Bank of America joint account
Bank of America assumes right of survivorship, so if one owner passes on, the other owner or owners take over the account. Documentation including a certified copy of a death certificate are needed to allow for this process. In the event that there isn’t right of survivorship, the surviving owner or owners, updated signature card and the estate of the deceased holder share funds.
Wells Fargo joint account
Wells Fargo’s joint accounts can encompass checking, savings, credit card or loan or mortgage categories. Beneficiary designations on these accounts determine how funds are split up in the event of a death. Identification of holders and beneficiaries is required.
Joint bank account alternatives
Not ready to share access to your money with another person? Consider these alternatives to a joint bank account. They could be a better solution for your particular needs.
Linked bank account
Linked accounts are two separate bank accounts with one owner each, opened at the same bank, that give you the ability to move funds back and forth between accounts. The separate holders retain control over their own money, and also get the convenience of quick transactions between the accounts.
Money management apps designed for couples
Apps may also present a desirable alternative to traditional joint accounts. Financial technology has rapidly progressed in recent years, opening the doors to apps that help couples or partners. Honeyfi, Honeydue, Zeta and Twine share similar features with slight differences.

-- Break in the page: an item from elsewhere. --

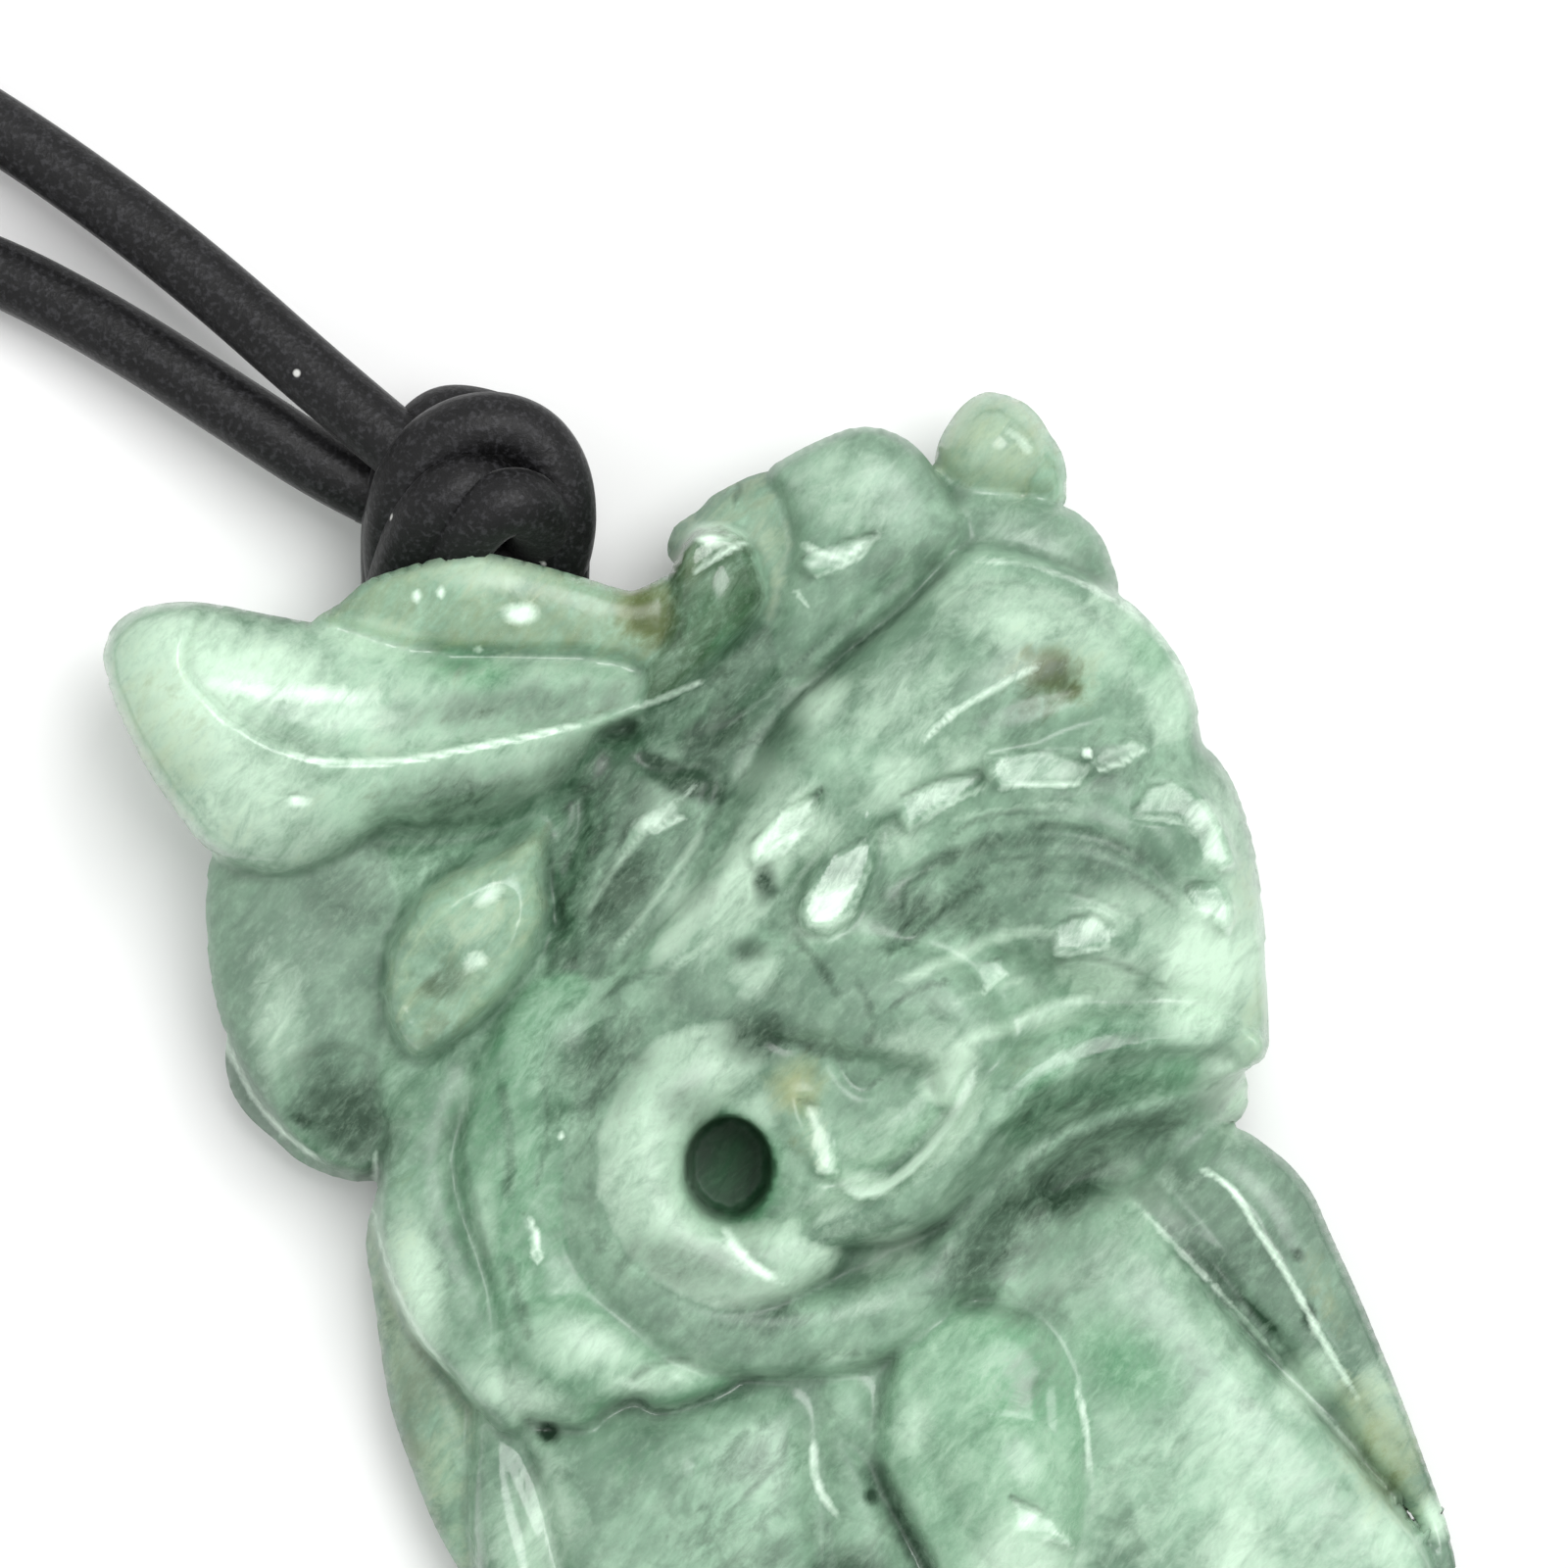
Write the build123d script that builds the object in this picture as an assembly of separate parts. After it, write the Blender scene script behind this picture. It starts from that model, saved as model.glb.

Honeyfi emphasizes joint budgeting geared toward significant others. You can both track spending as one unit and divide expenses. While Honeyfi shares much in common with competitors, it costs $60 a year. Twine, which is free, is centered on joint savings as its core feature.
Teen bank account
Opening your first bank account can be all at once a fraught, liberating and educational experience. If you’re interested in helping your teenage child open their first account, it may make sense to go for a joint account, which allows you to more easily keep tabs on your kid’s spending.